Prompt:
Return the full listing exactly as it is written.

# Start of Data supplied

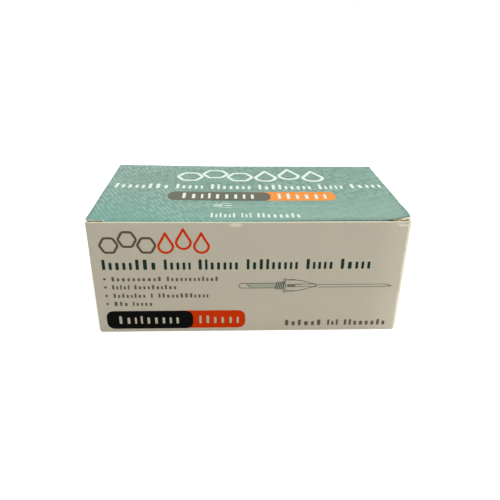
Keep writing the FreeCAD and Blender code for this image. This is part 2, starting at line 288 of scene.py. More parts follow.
def cut_across(bm, axis, places):
    """Cuts the mesh with planes square to an axis, so that it can bend there."""
    normal = Vector([1.0 if index == axis else 0.0 for index in range(3)])
    for place in places:
        whole = bm.verts[:] + bm.edges[:] + bm.faces[:]
        bmesh.ops.bisect_plane(bm, geom=whole, dist=SAME_PLACE, plane_co=normal * place,
                               plane_no=normal)


def cut_away(bm, point, normal, chosen):
    """Removes what lies beyond a plane, from the chosen faces alone."""
    faces = [face for face in bm.faces if chosen(face.calc_center_median())]
    geometry = {element for face in faces for element in (*face.verts, *face.edges, face)}
    bmesh.ops.bisect_plane(bm, geom=list(geometry), dist=SAME_PLACE, plane_co=point,
                           plane_no=normal)
    middles = {face: face.calc_center_median() for face in bm.faces}
    beyond = [face for face, middle in middles.items()
              if chosen(middle) and (middle - Vector(point)).dot(Vector(normal)) > 0]
    bmesh.ops.delete(bm, geom=beyond, context="FACES")


def near(value, place, gap=SLACK):
    """Whether the value lies within the gap of the place."""
    return abs(value - place) < gap


def edges_where(bm, test):
    """The edges of which both ends pass the test."""
    return [edge for edge in bm.edges if all(test(vert.co) for vert in edge.verts)]


def verts_of(edges):
    """The vertices of the edges, each once."""
    return {vert for edge in edges for vert in edge.verts}


def fold(bm, edges, centre, axis, angle, steps=5):
    """Turns the edges about an axis, which leaves a rounded fold. Returns the last edges."""
    turned = bmesh.ops.spin(bm, geom=edges, cent=centre, axis=axis, dvec=(0, 0, 0), angle=angle,
                            steps=steps, use_duplicate=False)
    return [item for item in turned["geom_last"] if isinstance(item, bmesh.types.BMEdge)]


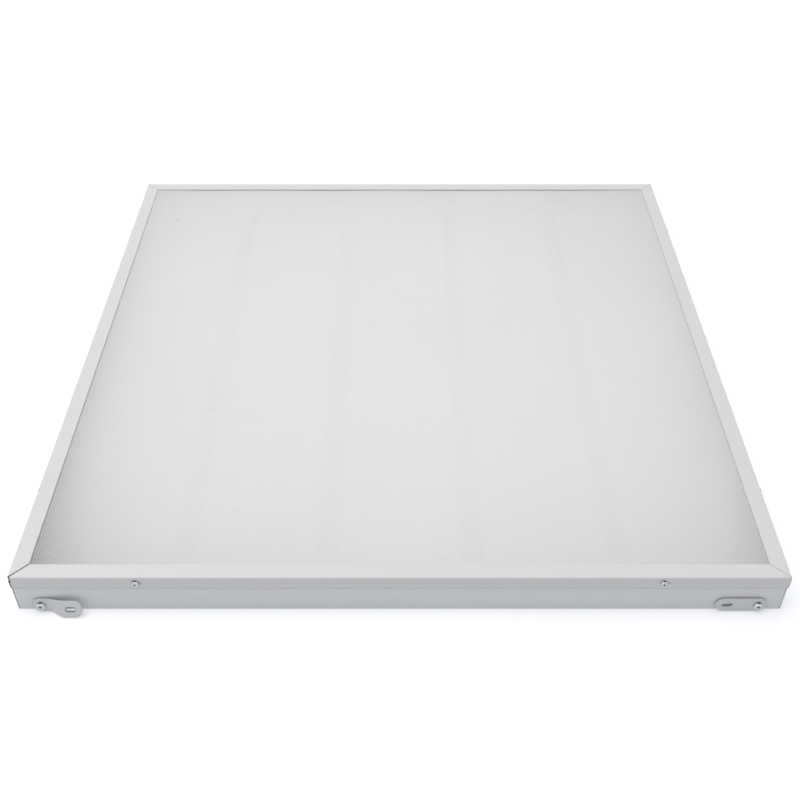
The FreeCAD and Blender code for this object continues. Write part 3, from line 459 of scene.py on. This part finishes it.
def moulded(name, tint, size, roughness, clouds=0.06, bump=0.015 * MM, metallic=0.0):
    """Moulded, enamelled or printed surface with a faint painted highlight along its edges and a grain of
    this size.
    """
    material, tree, shader = new_material(name)
    grain = effect(tree, "grain", Size=size, Clouds=clouds)
    edge = effect(tree, "edge", Width=0.15 * MM)
    base = mix_colour(tree, 1.0, tint, grain["Shade"], "MULTIPLY")
    # Painted highlight: a paler tint along the edges.
    edge_highlight_tint = [min(1.0, 1.25 * c + 0.03) for c in tint]
    edged = mix_colour(tree, maths(tree, "MULTIPLY", edge["Mask"], 0.5), base, edge_highlight_tint)
    feed(tree, shader.inputs["Base Color"], edged)
    uneven = remap(tree, grain["Fine"], 0.3, 0.7, roughness - 0.06, roughness + 0.06)
    feed(tree, shader.inputs["Roughness"], uneven)
    shader.inputs["Metallic"].default_value = metallic
    feed(tree, shader.inputs["Normal"], bumped(tree, grain["Height"], bump, 0.5))
    return material


def paint_nodes(material, *nodes):
    for node in nodes:
        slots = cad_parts[node].material_slots
        if not slots:
            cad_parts[node].data.materials.append(material)
        for slot in slots:
            slot.material = material


# ---------------------------------------------------------------- the light's pieces


class LIGHT_OT_painted_steel(bpy.types.Operator):
    """Powder coat on the folded tray and, a little greyer, on the four trim rails"""

    bl_idname = "ceiling_light.painted_steel"
    bl_label = "Tray and trim"

    def execute(self, context):
        paint = settings().paint
        paint_nodes(powder_coat("tray powder coat", paint.tray, paint, tray_shades), "housing_tray")
        paint_nodes(powder_coat("trim powder coat", paint.trim, paint, trim_shades), *TRIM)
        return {"FINISHED"}


class LIGHT_OT_brackets(bpy.types.Operator):
    """Powder coat on the four swivel brackets, with wider and paler edge lines: a painted highlight along
    their edges, and a little more worn
    """

    bl_idname = "ceiling_light.brackets"
    bl_label = "Swivel brackets"

    def execute(self, context):
        paint = settings().paint
        coat = powder_coat(
            "bracket powder coat",
            paint.brackets,
            paint,
            bracket_shades,
            # wide, pale edge lines for a painted highlight along the brackets' edges
            pale_edge_spread=2.2,
            pale_edge_share=0.8,
            joints=0.0,
            dust=0.02,
        )
        paint_nodes(coat, *BRACKETS)
        return {"FINISHED"}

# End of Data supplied

Exercise result:
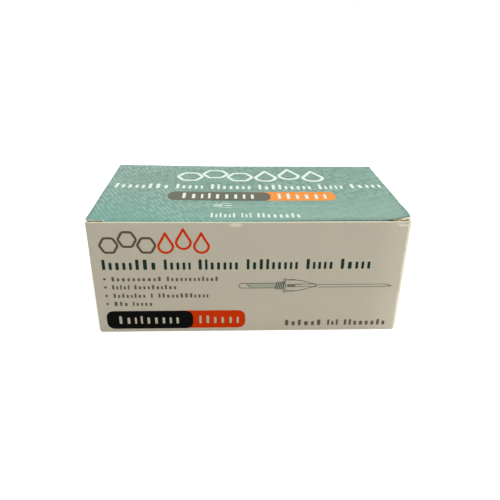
Keep writing the FreeCAD and Blender code for this image. This is part 2, starting at line 288 of scene.py. More parts follow.
def cut_across(bm, axis, places):
    """Cuts the mesh with planes square to an axis, so that it can bend there."""
    normal = Vector([1.0 if index == axis else 0.0 for index in range(3)])
    for place in places:
        whole = bm.verts[:] + bm.edges[:] + bm.faces[:]
        bmesh.ops.bisect_plane(bm, geom=whole, dist=SAME_PLACE, plane_co=normal * place,
                               plane_no=normal)


def cut_away(bm, point, normal, chosen):
    """Removes what lies beyond a plane, from the chosen faces alone."""
    faces = [face for face in bm.faces if chosen(face.calc_center_median())]
    geometry = {element for face in faces for element in (*face.verts, *face.edges, face)}
    bmesh.ops.bisect_plane(bm, geom=list(geometry), dist=SAME_PLACE, plane_co=point,
                           plane_no=normal)
    middles = {face: face.calc_center_median() for face in bm.faces}
    beyond = [face for face, middle in middles.items()
              if chosen(middle) and (middle - Vector(point)).dot(Vector(normal)) > 0]
    bmesh.ops.delete(bm, geom=beyond, context="FACES")


def near(value, place, gap=SLACK):
    """Whether the value lies within the gap of the place."""
    return abs(value - place) < gap


def edges_where(bm, test):
    """The edges of which both ends pass the test."""
    return [edge for edge in bm.edges if all(test(vert.co) for vert in edge.verts)]


def verts_of(edges):
    """The vertices of the edges, each once."""
    return {vert for edge in edges for vert in edge.verts}


def fold(bm, edges, centre, axis, angle, steps=5):
    """Turns the edges about an axis, which leaves a rounded fold. Returns the last edges."""
    turned = bmesh.ops.spin(bm, geom=edges, cent=centre, axis=axis, dvec=(0, 0, 0), angle=angle,
                            steps=steps, use_duplicate=False)
    return [item for item in turned["geom_last"] if isinstance(item, bmesh.types.BMEdge)]


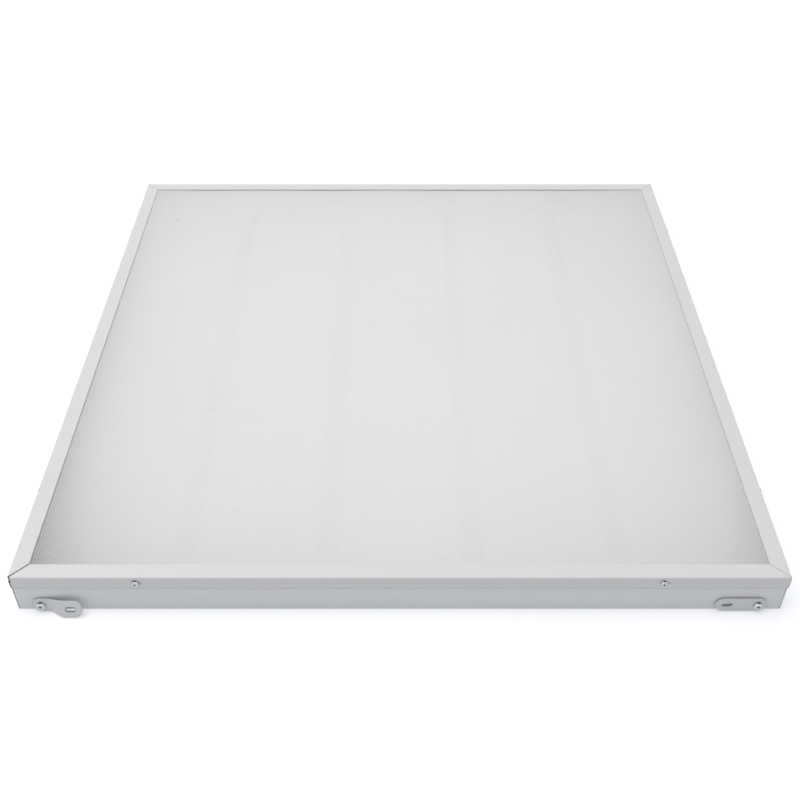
The FreeCAD and Blender code for this object continues. Write part 3, from line 459 of scene.py on. This part finishes it.
def moulded(name, tint, size, roughness, clouds=0.06, bump=0.015 * MM, metallic=0.0):
    """Moulded, enamelled or printed surface with a faint painted highlight along its edges and a grain of
    this size.
    """
    material, tree, shader = new_material(name)
    grain = effect(tree, "grain", Size=size, Clouds=clouds)
    edge = effect(tree, "edge", Width=0.15 * MM)
    base = mix_colour(tree, 1.0, tint, grain["Shade"], "MULTIPLY")
    # Painted highlight: a paler tint along the edges.
    edge_highlight_tint = [min(1.0, 1.25 * c + 0.03) for c in tint]
    edged = mix_colour(tree, maths(tree, "MULTIPLY", edge["Mask"], 0.5), base, edge_highlight_tint)
    feed(tree, shader.inputs["Base Color"], edged)
    uneven = remap(tree, grain["Fine"], 0.3, 0.7, roughness - 0.06, roughness + 0.06)
    feed(tree, shader.inputs["Roughness"], uneven)
    shader.inputs["Metallic"].default_value = metallic
    feed(tree, shader.inputs["Normal"], bumped(tree, grain["Height"], bump, 0.5))
    return material


def paint_nodes(material, *nodes):
    for node in nodes:
        slots = cad_parts[node].material_slots
        if not slots:
            cad_parts[node].data.materials.append(material)
        for slot in slots:
            slot.material = material


# ---------------------------------------------------------------- the light's pieces


class LIGHT_OT_painted_steel(bpy.types.Operator):
    """Powder coat on the folded tray and, a little greyer, on the four trim rails"""

    bl_idname = "ceiling_light.painted_steel"
    bl_label = "Tray and trim"

    def execute(self, context):
        paint = settings().paint
        paint_nodes(powder_coat("tray powder coat", paint.tray, paint, tray_shades), "housing_tray")
        paint_nodes(powder_coat("trim powder coat", paint.trim, paint, trim_shades), *TRIM)
        return {"FINISHED"}


class LIGHT_OT_brackets(bpy.types.Operator):
    """Powder coat on the four swivel brackets, with wider and paler edge lines: a painted highlight along
    their edges, and a little more worn
    """

    bl_idname = "ceiling_light.brackets"
    bl_label = "Swivel brackets"

    def execute(self, context):
        paint = settings().paint
        coat = powder_coat(
            "bracket powder coat",
            paint.brackets,
            paint,
            bracket_shades,
            # wide, pale edge lines for a painted highlight along the brackets' edges
            pale_edge_spread=2.2,
            pale_edge_share=0.8,
            joints=0.0,
            dust=0.02,
        )
        paint_nodes(coat, *BRACKETS)
        return {"FINISHED"}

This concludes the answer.